All appeared fine until Dale Jarrett, who by being a lap down was using the inside lane of the backstretch to make his way toward his rightful position at the front of the inside lane of the double-file restart, collided with Stewart. As Stewart turned left, there was Jarrett. Still on Labonte's radio frequency, Stewart was unable to hear his spotter tell him that Jarrett was underneath him. And unbeknownst to Stewart, there was Jarrett when he flicked the steering wheel left.

>From the #20 on the driver's side door to the front bumper, The Home Depot Chevrolet was a mess. But the green flag was now out and the race was again underway.
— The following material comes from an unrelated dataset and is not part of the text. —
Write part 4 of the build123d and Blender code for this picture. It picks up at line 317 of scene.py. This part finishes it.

As Stewart drove into turn one, smoke and sparks billowed from beneath the left front corner. A tire failure, or worse, was eminent. Stewart had to pit.

He did just that on lap 365, and again under caution on lap 370. The crew fixed the car but the damage was done in terms of track position. Two laps were lost, with Kyle Busch as the only other driver two laps down. Twenty-fourth was the best Stewart could finish.
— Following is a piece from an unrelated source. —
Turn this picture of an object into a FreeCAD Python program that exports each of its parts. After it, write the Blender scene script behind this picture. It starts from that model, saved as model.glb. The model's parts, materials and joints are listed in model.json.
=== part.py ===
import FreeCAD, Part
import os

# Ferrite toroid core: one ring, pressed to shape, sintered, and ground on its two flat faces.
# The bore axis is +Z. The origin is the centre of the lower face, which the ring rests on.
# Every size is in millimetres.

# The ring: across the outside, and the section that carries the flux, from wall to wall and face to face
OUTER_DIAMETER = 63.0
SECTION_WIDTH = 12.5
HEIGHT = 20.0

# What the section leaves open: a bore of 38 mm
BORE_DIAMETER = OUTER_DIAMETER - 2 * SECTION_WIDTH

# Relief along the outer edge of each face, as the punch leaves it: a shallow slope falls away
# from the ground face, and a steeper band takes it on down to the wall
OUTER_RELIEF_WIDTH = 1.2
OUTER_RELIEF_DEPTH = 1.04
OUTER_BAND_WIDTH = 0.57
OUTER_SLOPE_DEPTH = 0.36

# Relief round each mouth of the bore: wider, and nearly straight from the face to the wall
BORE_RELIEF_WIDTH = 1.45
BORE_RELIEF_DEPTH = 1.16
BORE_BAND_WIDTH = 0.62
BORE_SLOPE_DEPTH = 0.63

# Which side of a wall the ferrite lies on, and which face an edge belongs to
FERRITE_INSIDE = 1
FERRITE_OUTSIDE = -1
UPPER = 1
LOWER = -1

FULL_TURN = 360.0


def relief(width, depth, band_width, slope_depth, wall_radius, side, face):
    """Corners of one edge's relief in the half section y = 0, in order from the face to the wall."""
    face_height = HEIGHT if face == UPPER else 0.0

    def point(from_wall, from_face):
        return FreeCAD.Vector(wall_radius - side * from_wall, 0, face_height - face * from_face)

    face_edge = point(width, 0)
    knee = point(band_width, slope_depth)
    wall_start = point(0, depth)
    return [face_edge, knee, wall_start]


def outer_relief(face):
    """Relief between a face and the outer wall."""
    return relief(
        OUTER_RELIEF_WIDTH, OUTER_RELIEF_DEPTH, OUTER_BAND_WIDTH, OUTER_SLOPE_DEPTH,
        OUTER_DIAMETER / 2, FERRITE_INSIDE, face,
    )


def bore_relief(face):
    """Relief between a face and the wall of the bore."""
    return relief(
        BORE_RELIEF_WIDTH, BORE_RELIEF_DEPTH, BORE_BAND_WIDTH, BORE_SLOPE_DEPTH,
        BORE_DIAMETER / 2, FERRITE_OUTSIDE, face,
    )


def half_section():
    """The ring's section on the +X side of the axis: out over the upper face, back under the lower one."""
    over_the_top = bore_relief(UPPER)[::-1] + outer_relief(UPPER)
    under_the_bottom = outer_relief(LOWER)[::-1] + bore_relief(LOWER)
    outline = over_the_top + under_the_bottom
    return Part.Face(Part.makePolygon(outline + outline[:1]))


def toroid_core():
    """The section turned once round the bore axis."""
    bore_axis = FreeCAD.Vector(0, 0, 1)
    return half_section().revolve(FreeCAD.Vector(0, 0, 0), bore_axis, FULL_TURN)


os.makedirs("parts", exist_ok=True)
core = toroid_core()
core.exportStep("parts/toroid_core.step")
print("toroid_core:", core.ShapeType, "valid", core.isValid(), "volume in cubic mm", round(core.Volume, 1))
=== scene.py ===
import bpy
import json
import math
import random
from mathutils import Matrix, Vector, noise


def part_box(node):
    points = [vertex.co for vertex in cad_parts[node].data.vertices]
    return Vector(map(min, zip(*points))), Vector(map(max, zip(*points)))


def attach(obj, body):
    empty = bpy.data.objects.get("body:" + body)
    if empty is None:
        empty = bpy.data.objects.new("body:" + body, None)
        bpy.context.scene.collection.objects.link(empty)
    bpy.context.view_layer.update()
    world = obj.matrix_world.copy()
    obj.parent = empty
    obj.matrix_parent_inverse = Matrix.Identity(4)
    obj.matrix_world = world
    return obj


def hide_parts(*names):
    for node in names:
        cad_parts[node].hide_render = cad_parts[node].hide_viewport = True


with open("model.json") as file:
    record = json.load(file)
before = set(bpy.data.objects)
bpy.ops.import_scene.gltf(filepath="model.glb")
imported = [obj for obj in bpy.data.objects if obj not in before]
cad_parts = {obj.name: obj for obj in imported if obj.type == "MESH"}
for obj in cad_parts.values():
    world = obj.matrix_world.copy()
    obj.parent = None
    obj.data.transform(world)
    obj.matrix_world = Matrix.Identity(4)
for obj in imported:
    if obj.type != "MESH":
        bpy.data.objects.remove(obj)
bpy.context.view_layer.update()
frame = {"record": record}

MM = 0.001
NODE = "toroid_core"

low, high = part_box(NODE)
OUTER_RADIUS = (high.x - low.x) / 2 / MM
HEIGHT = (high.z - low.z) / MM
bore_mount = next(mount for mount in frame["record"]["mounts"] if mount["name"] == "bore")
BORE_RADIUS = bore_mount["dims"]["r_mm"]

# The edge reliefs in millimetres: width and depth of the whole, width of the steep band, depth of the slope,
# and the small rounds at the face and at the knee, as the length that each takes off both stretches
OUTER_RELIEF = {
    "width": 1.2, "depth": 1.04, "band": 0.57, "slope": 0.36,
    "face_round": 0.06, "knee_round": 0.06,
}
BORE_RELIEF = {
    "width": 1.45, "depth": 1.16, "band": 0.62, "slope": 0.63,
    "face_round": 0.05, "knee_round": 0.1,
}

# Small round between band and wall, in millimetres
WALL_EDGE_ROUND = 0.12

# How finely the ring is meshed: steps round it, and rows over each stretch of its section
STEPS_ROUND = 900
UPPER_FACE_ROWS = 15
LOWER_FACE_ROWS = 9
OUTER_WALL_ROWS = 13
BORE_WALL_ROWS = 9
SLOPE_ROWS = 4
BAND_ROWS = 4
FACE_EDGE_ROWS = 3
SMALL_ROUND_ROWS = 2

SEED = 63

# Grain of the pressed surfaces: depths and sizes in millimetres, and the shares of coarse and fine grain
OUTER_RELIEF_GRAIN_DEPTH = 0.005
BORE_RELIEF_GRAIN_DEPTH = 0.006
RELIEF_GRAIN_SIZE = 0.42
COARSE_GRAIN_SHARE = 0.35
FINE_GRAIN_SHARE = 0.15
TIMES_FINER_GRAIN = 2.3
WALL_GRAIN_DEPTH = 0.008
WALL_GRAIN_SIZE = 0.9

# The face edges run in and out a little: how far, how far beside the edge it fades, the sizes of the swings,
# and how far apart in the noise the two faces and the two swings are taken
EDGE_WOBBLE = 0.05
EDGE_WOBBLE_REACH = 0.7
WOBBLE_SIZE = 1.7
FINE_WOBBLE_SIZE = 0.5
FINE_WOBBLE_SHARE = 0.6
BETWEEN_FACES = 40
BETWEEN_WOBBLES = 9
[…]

As Stewart soldiered home to an unsatisfying result, his Joe Gibbs Racing stablemate was contending for the win. Labonte, winless since the 2003 season finale at Homestead (Fla.) 48 races ago, clawed his way up the scoring pylon to take the lead on lap 391. He held the point until the final lap, when a determined Jimmie Johnson nipped Labonte for the win by a scant .027 seconds. Labonte wound up second, while Carl Edwards, Jeremy Mayfield and Ryan Newman rounded-out the top-five. Comprising the remainder of the top-10 were Greg Biffle, Martin Truex Jr., Jarrett, Ken Schrader and Rusty Wallace.

Stewart's 24th place result kept him sixth in the championship point standings, although the gap between him and series leader Johnson expanded to 259 points. Labonte, however, made the points move of the race, gaining seven positions to move to 24th in the standings.

The next event on the Nextel Cup schedule is the June 5 MBNA RacePoints 400 at Dover (Del.) International Speedway. The race begins at 1:35 p.m. EDT with live coverage provided by FX.